Billy Zane makes a perfunctory hero, while the fine Gloria Reuben is largely wasted. One of the major minuses about Sole Survivor is John C. McGinley, who also appeared in Koontz’s Intensity mini-series where he gave one of his best performances. Here though, McGinley is back in totally OTT mode as he has been in almost everything else one has seen him in. His madly manic performance, full of constant asides, is something that verges on camp and eventually becomes incredibly annoying.

The weird coincidence about Sole Survivor is that it premiered exactly a year and one week before the events of 9/11. With its story about grieving families and survivors walking away from a fatal plane crash, it surely proves a far more spooky precognition of events to come than anything Dean R. Koontz could have come up with fictionally.

Sole Survivor is unrelated to a number of other genre films with the same or similar names including the tv movie Sole Survivor (1970) and Sole Survivor (1983), which were both deathdreams film about survivors of an air crash, as well as Soul Survivors (2001) about a girl being haunted after surviving a car crash (which also borrowed the deathdream ending) and the ghost story Soul Survivors/Spectres (2004).

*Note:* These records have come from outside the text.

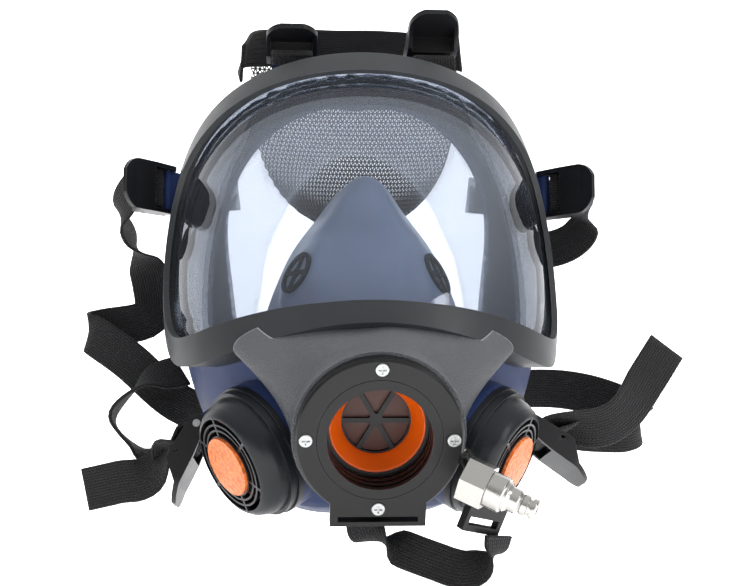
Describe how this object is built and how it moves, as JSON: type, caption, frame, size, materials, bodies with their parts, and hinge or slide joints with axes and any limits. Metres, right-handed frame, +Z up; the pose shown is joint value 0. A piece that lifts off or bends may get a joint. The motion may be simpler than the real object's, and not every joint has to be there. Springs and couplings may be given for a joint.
{
  "type": "full face respirator",
  "caption": "Full face respirator mask with a wide curved visor, a threaded filter port, cheek exhalation valves, an air-line coupling and a strap harness.",
  "frame": {"origin": "centre of the filter port's mouth, on the port's axis", "axes": "+Z up as worn, the wearer looks along -Y, +X is the wearer's left"},
  "size_m": [0.2558, 0.1709, 0.2349],
  "materials": {
    "visor": "clear moulded polycarbonate, gloss",
    "frame": "charcoal satin, fine moulded grain",
    "housing": "charcoal, pebble grain",
    "face_rubber": "dark blue moulded rubber",
    "cup_rubber": "translucent blue-grey silicone",
    "black_plastic": "black satin",
    "port_body": "dark grey satin",
    "orange_plastic": "saturated orange, semi-gloss",
    "badge": "orange, dimpled",
    "flap_rubber": "thin red-brown rubber",
    "buckle_plastic": "black satin",
    "screw_steel": "zinc plated",
    "coupling_metal": "nickel plated",
    "ring_rubber": "black rubber",
    "webbing": "black knitted elastic webbing",
    "net": "black open net"
  },
  "bodies": {
    "face_piece": {"visor": "visor", "visor_frame_upper": "frame", "visor_frame_lower": "frame", "frame_screws": "screw_steel", "face_seal": "face_rubber", "front_housing": "housing", "port_plate": "black_plastic", "plate_screws": "screw_steel", "port_thread_ring": "black_plastic", "port_body": "port_body", "port_gasket": "ring_rubber", "inhalation_seat": "orange_plastic", "inhalation_spider": "black_plastic", "nose_cup": "cup_rubber", "air_inlet_elbow": "coupling_metal", "harness_band": "webbing", "harness_net": "net", "neck_strap": "webbing", "neck_strap_adjuster": "buckle_plastic", "buckle_pins": "screw_steel", "exhalation_badge_left": "badge", "exhalation_cover_left": "black_plastic", "exhalation_seat_left": "black_plastic", "check_valve_seat_left": "black_plastic", "strap_lug_top_left": "face_rubber", "strap_top_left": "webbing", "strap_lug_temple_left": "face_rubber", "strap_temple_left": "webbing", "strap_lug_lower_left": "face_rubber", "strap_lower_left": "webbing", "exhalation_badge_right": "badge", "exhalation_cover_right": "black_plastic", "exhalation_seat_right": "black_plastic", "check_valve_seat_right": "black_plastic", "strap_lug_top_right": "face_rubber", "strap_top_right": "webbing", "strap_lug_temple_right": "face_rubber", "strap_temple_right": "webbing", "strap_lug_lower_right": "face_rubber", "strap_lower_right": "webbing"},
    "inhalation_flap": {"inhalation_flap": "flap_rubber"},
    "exhalation_flap_left": {"exhalation_flap_left": "flap_rubber"},
    "check_valve_flap_left": {"check_valve_flap_left": "cup_rubber"},
    "buckle_top_left": {"buckle_top_left": "buckle_plastic"},
    "buckle_temple_left": {"buckle_temple_left": "buckle_plastic"},
    "buckle_lower_left": {"buckle_lower_left": "buckle_plastic"},
    "exhalation_flap_right": {"exhalation_flap_right": "flap_rubber"},
    "check_valve_flap_right": {"check_valve_flap_right": "cup_rubber"},
    "buckle_top_right": {"buckle_top_right": "buckle_plastic"},
    "buckle_temple_right": {"buckle_temple_right": "buckle_plastic"},
    "buckle_lower_right": {"buckle_lower_right": "buckle_plastic"},
    "nipple": {"coupling_nipple": "coupling_metal", "nipple_seal": "ring_rubber"}
  },
  "joints": [
    {"name": "inhalation_lift", "type": "slide", "parent": "face_piece", "child": "inhalation_flap", "axis": [0, 0.9397, 0.342], "range_m": [0, 0.0025]},
    {"name": "exhalation_lift_left", "type": "slide", "parent": "face_piece", "child": "exhalation_flap_left", "axis": [0.7812, -0.4747, -0.4054], "range_m": [0, 0.002]},
    {"name": "check_lift_left", "type": "slide", "parent": "face_piece", "child": "check_valve_flap_left", "axis": [-0.8029, 0.4215, -0.4215], "range_m": [0, 0.0015]},
    {"name": "buckle_pivot_top_left", "type": "hinge", "parent": "face_piece", "child": "buckle_top_left", "pos_m": [0.03, 0.103, 0.163], "axis": [1, 0, 0], "range_deg": [-45, 15], "deforming": ["strap_top_left"]},
    {"name": "buckle_pivot_temple_left", "type": "hinge", "parent": "face_piece", "child": "buckle_temple_left", "pos_m": [0.0835, 0.114, 0.1045], "axis": [0, 0, 1], "range_deg": [-20, 35], "deforming": ["strap_temple_left"]},
    {"name": "buckle_pivot_lower_left", "type": "hinge", "parent": "face_piece", "child": "buckle_lower_left", "pos_m": [0.066, 0.074, 0.002], "axis": [0.06, -0.9664, 0.2499], "range_deg": [-25, 25], "deforming": ["strap_lower_left"]},
    {"name": "exhalation_lift_right", "type": "slide", "parent": "face_piece", "child": "exhalation_flap_right", "axis": [-0.7812, -0.4747, -0.4054], "range_m": [0, 0.002]},
    {"name": "check_lift_right", "type": "slide", "parent": "face_piece", "child": "check_valve_flap_right", "axis": [0.8029, 0.4215, -0.4215], "range_m": [0, 0.0015]},
    {"name": "buckle_pivot_top_right", "type": "hinge", "parent": "face_piece", "child": "buckle_top_right", "pos_m": [-0.03, 0.103, 0.163], "axis": [1, 0, 0], "range_deg": [-45, 5], "deforming": ["strap_top_right"]},
    {"name": "buckle_pivot_temple_right", "type": "hinge", "parent": "face_piece", "child": "buckle_temple_right", "pos_m": [-0.0835, 0.114, 0.1045], "axis": [0, 0, -1], "range_deg": [-20, 35], "deforming": ["strap_temple_right"]},
    {"name": "buckle_pivot_lower_right", "type": "hinge", "parent": "face_piece", "child": "buckle_lower_right", "pos_m": [-0.066, 0.074, 0.002], "axis": [0.06, 0.9664, -0.2499], "range_deg": [-25, 25], "deforming": ["strap_lower_right"]},
    {"name": "nipple_swivel", "type": "hinge", "parent": "face_piece", "child": "nipple", "pos_m": [0.0316, -0.0092, -0.0137], "axis": [0.8564, -0.3286, -0.3983], "continuous": true}
  ]
}
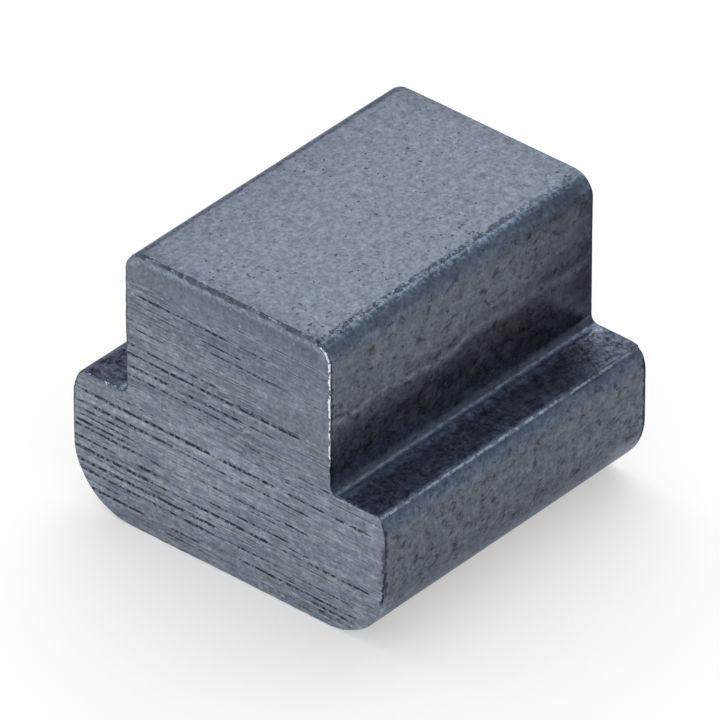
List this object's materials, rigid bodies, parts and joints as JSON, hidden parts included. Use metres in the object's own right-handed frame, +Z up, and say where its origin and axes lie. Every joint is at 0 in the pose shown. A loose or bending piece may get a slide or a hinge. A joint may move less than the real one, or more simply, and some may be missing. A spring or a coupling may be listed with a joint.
{
  "type": "t-slot nut blank",
  "caption": "Solid unthreaded T-slot nut blank: rounded T section sawn from drawn steel bar, with a narrow neck over a wide base that is held under the slot's lips.",
  "frame": {"origin": "centre of the flat underside, at mid length", "axes": "+Z up through the neck, +Y along the slot, +X across both flanges"},
  "size_m": [0.0148, 0.0142, 0.012],
  "materials": {
    "steel": "dark blue-grey drawn steel, semi-matt skin, sawn ends with fine saw lines"
  },
  "bodies": {
    "root": {"t_slot_nut": "steel"}
  },
  "joints": []
}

Danish born Mikael Salomon has worked as a cinematographer on a number of films. He premiered as a cinematic director with A Far Off Place (1993) and the disaster film Hard Rain (1998). Since then, most of Salomon’s directorial work has been in television with genre tv series and movies such as Aftershock: Earthquake in New York (1999), Young Arthur (2002), ‘Salem’s Lot (2004), Fallen (2006), episodes of Nightmares & Dreamscapes: From the Stories of Stephen King (2006), the remake of The Andromeda Strain (2008), The Lost Future (2010), the remake of Coma (2012) and Big Driver (2014).